:: RECORD EXCERPTS ::

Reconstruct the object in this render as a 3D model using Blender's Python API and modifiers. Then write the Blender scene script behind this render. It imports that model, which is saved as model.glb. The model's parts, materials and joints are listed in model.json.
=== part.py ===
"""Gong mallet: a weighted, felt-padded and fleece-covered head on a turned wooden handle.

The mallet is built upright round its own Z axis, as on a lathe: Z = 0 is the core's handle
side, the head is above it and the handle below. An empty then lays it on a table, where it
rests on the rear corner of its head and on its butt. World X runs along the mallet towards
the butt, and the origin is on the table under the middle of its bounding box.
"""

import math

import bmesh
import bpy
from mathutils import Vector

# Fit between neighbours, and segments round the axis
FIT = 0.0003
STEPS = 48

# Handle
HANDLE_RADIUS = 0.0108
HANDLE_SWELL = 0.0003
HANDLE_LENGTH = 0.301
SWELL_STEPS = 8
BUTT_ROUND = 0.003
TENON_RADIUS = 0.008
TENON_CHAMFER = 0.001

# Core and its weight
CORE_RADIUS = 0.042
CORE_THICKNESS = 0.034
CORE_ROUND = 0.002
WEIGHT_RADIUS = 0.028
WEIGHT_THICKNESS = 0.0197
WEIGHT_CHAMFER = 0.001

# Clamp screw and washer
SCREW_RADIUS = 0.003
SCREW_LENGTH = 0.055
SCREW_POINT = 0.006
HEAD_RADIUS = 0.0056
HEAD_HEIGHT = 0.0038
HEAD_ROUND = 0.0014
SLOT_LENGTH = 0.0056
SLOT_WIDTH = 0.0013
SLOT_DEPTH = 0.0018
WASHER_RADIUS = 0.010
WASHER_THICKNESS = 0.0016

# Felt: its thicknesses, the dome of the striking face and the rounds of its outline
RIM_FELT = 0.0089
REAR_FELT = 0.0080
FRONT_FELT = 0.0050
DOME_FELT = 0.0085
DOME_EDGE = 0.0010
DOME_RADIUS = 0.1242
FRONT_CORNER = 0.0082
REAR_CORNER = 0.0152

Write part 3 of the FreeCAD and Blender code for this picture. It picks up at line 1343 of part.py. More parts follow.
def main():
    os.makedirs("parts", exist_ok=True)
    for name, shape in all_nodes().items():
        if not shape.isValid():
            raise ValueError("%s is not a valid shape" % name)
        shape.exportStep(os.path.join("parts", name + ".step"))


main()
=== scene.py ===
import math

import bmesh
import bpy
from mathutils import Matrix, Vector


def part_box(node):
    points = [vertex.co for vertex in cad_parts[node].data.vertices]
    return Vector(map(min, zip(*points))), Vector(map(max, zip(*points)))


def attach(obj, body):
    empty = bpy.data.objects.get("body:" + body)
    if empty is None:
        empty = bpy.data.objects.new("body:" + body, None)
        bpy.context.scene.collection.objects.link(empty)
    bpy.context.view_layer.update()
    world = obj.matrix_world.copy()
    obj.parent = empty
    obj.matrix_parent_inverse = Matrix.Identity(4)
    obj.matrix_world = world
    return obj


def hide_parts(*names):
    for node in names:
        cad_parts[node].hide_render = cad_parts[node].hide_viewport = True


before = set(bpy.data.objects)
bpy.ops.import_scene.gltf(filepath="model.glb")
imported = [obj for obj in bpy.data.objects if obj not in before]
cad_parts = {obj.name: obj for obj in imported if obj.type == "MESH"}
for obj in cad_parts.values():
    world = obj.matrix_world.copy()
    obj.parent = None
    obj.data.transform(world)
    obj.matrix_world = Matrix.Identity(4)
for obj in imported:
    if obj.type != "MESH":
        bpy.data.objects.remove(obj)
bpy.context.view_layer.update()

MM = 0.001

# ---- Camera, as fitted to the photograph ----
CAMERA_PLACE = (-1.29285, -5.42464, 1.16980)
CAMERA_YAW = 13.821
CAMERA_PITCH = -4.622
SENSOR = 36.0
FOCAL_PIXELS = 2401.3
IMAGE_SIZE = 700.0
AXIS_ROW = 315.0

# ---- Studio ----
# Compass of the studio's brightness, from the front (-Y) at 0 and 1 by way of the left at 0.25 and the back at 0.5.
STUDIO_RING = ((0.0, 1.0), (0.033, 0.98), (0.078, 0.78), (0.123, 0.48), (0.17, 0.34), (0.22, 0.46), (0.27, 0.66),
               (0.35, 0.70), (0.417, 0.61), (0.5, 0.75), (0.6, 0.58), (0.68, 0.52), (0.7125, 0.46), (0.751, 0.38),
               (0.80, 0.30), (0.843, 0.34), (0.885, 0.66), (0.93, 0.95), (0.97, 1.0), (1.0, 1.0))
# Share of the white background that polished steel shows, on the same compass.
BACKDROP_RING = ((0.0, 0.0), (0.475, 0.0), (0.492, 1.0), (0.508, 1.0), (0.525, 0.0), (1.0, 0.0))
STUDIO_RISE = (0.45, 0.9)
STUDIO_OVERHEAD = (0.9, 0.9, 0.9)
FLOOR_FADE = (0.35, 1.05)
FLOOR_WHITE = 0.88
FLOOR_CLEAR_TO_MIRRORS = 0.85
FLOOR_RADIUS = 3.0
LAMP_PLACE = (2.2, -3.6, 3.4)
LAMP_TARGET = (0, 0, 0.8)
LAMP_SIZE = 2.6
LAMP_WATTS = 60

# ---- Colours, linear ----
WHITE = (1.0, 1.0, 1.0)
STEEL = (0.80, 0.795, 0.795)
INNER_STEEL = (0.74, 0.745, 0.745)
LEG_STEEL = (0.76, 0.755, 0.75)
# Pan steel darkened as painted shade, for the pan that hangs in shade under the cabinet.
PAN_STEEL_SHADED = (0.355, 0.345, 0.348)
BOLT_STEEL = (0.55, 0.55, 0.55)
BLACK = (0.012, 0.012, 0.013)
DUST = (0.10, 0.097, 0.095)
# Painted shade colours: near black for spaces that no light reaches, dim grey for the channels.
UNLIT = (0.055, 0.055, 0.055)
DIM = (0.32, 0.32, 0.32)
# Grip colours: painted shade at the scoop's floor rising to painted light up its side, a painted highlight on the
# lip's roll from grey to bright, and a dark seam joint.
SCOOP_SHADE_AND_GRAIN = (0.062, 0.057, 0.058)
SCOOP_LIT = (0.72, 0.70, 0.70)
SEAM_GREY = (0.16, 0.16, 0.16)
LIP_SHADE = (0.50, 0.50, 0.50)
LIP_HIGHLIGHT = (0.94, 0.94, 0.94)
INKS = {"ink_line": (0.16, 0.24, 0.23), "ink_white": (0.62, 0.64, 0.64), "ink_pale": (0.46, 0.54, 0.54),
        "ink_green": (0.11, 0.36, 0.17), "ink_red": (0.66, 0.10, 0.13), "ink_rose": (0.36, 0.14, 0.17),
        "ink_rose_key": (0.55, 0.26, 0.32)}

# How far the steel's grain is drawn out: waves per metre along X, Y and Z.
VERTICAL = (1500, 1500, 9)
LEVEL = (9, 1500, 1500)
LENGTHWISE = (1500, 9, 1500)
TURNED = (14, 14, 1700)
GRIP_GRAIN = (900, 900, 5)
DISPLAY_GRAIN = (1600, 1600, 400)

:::

▶ **WHAT NEEDS TO BE DONE**
All records above must be set down exactly, please.

▶ **THE RESULT**
Reconstruct the object in this render as a 3D model using Blender's Python API and modifiers. Then write the Blender scene script behind this render. It imports that model, which is saved as model.glb. The model's parts, materials and joints are listed in model.json.
=== part.py ===
"""Gong mallet: a weighted, felt-padded and fleece-covered head on a turned wooden handle.

The mallet is built upright round its own Z axis, as on a lathe: Z = 0 is the core's handle
side, the head is above it and the handle below. An empty then lays it on a table, where it
rests on the rear corner of its head and on its butt. World X runs along the mallet towards
the butt, and the origin is on the table under the middle of its bounding box.
"""

import math

import bmesh
import bpy
from mathutils import Vector

# Fit between neighbours, and segments round the axis
FIT = 0.0003
STEPS = 48

# Handle
HANDLE_RADIUS = 0.0108
HANDLE_SWELL = 0.0003
HANDLE_LENGTH = 0.301
SWELL_STEPS = 8
BUTT_ROUND = 0.003
TENON_RADIUS = 0.008
TENON_CHAMFER = 0.001

# Core and its weight
CORE_RADIUS = 0.042
CORE_THICKNESS = 0.034
CORE_ROUND = 0.002
WEIGHT_RADIUS = 0.028
WEIGHT_THICKNESS = 0.0197
WEIGHT_CHAMFER = 0.001

# Clamp screw and washer
SCREW_RADIUS = 0.003
SCREW_LENGTH = 0.055
SCREW_POINT = 0.006
HEAD_RADIUS = 0.0056
HEAD_HEIGHT = 0.0038
HEAD_ROUND = 0.0014
SLOT_LENGTH = 0.0056
SLOT_WIDTH = 0.0013
SLOT_DEPTH = 0.0018
WASHER_RADIUS = 0.010
WASHER_THICKNESS = 0.0016

# Felt: its thicknesses, the dome of the striking face and the rounds of its outline
RIM_FELT = 0.0089
REAR_FELT = 0.0080
FRONT_FELT = 0.0050
DOME_FELT = 0.0085
DOME_EDGE = 0.0010
DOME_RADIUS = 0.1242
FRONT_CORNER = 0.0082
REAR_CORNER = 0.0152

Write part 3 of the FreeCAD and Blender code for this picture. It picks up at line 1343 of part.py. More parts follow.
def main():
    os.makedirs("parts", exist_ok=True)
    for name, shape in all_nodes().items():
        if not shape.isValid():
            raise ValueError("%s is not a valid shape" % name)
        shape.exportStep(os.path.join("parts", name + ".step"))


main()
=== scene.py ===
import math

import bmesh
import bpy
from mathutils import Matrix, Vector


def part_box(node):
    points = [vertex.co for vertex in cad_parts[node].data.vertices]
    return Vector(map(min, zip(*points))), Vector(map(max, zip(*points)))


def attach(obj, body):
    empty = bpy.data.objects.get("body:" + body)
    if empty is None:
        empty = bpy.data.objects.new("body:" + body, None)
        bpy.context.scene.collection.objects.link(empty)
    bpy.context.view_layer.update()
    world = obj.matrix_world.copy()
    obj.parent = empty
    obj.matrix_parent_inverse = Matrix.Identity(4)
    obj.matrix_world = world
    return obj


def hide_parts(*names):
    for node in names:
        cad_parts[node].hide_render = cad_parts[node].hide_viewport = True


before = set(bpy.data.objects)
bpy.ops.import_scene.gltf(filepath="model.glb")
imported = [obj for obj in bpy.data.objects if obj not in before]
cad_parts = {obj.name: obj for obj in imported if obj.type == "MESH"}
for obj in cad_parts.values():
    world = obj.matrix_world.copy()
    obj.parent = None
    obj.data.transform(world)
    obj.matrix_world = Matrix.Identity(4)
for obj in imported:
    if obj.type != "MESH":
        bpy.data.objects.remove(obj)
bpy.context.view_layer.update()

MM = 0.001

# ---- Camera, as fitted to the photograph ----
CAMERA_PLACE = (-1.29285, -5.42464, 1.16980)
CAMERA_YAW = 13.821
CAMERA_PITCH = -4.622
SENSOR = 36.0
FOCAL_PIXELS = 2401.3
IMAGE_SIZE = 700.0
AXIS_ROW = 315.0

# ---- Studio ----
# Compass of the studio's brightness, from the front (-Y) at 0 and 1 by way of the left at 0.25 and the back at 0.5.
STUDIO_RING = ((0.0, 1.0), (0.033, 0.98), (0.078, 0.78), (0.123, 0.48), (0.17, 0.34), (0.22, 0.46), (0.27, 0.66),
               (0.35, 0.70), (0.417, 0.61), (0.5, 0.75), (0.6, 0.58), (0.68, 0.52), (0.7125, 0.46), (0.751, 0.38),
               (0.80, 0.30), (0.843, 0.34), (0.885, 0.66), (0.93, 0.95), (0.97, 1.0), (1.0, 1.0))
# Share of the white background that polished steel shows, on the same compass.
BACKDROP_RING = ((0.0, 0.0), (0.475, 0.0), (0.492, 1.0), (0.508, 1.0), (0.525, 0.0), (1.0, 0.0))
STUDIO_RISE = (0.45, 0.9)
STUDIO_OVERHEAD = (0.9, 0.9, 0.9)
FLOOR_FADE = (0.35, 1.05)
FLOOR_WHITE = 0.88
FLOOR_CLEAR_TO_MIRRORS = 0.85
FLOOR_RADIUS = 3.0
LAMP_PLACE = (2.2, -3.6, 3.4)
LAMP_TARGET = (0, 0, 0.8)
LAMP_SIZE = 2.6
LAMP_WATTS = 60

# ---- Colours, linear ----
WHITE = (1.0, 1.0, 1.0)
STEEL = (0.80, 0.795, 0.795)
INNER_STEEL = (0.74, 0.745, 0.745)
LEG_STEEL = (0.76, 0.755, 0.75)
# Pan steel darkened as painted shade, for the pan that hangs in shade under the cabinet.
PAN_STEEL_SHADED = (0.355, 0.345, 0.348)
BOLT_STEEL = (0.55, 0.55, 0.55)
BLACK = (0.012, 0.012, 0.013)
DUST = (0.10, 0.097, 0.095)
# Painted shade colours: near black for spaces that no light reaches, dim grey for the channels.
UNLIT = (0.055, 0.055, 0.055)
DIM = (0.32, 0.32, 0.32)
# Grip colours: painted shade at the scoop's floor rising to painted light up its side, a painted highlight on the
# lip's roll from grey to bright, and a dark seam joint.
SCOOP_SHADE_AND_GRAIN = (0.062, 0.057, 0.058)
SCOOP_LIT = (0.72, 0.70, 0.70)
SEAM_GREY = (0.16, 0.16, 0.16)
LIP_SHADE = (0.50, 0.50, 0.50)
LIP_HIGHLIGHT = (0.94, 0.94, 0.94)
INKS = {"ink_line": (0.16, 0.24, 0.23), "ink_white": (0.62, 0.64, 0.64), "ink_pale": (0.46, 0.54, 0.54),
        "ink_green": (0.11, 0.36, 0.17), "ink_red": (0.66, 0.10, 0.13), "ink_rose": (0.36, 0.14, 0.17),
        "ink_rose_key": (0.55, 0.26, 0.32)}

# How far the steel's grain is drawn out: waves per metre along X, Y and Z.
VERTICAL = (1500, 1500, 9)
LEVEL = (9, 1500, 1500)
LENGTHWISE = (1500, 9, 1500)
TURNED = (14, 14, 1700)
GRIP_GRAIN = (900, 900, 5)
DISPLAY_GRAIN = (1600, 1600, 400)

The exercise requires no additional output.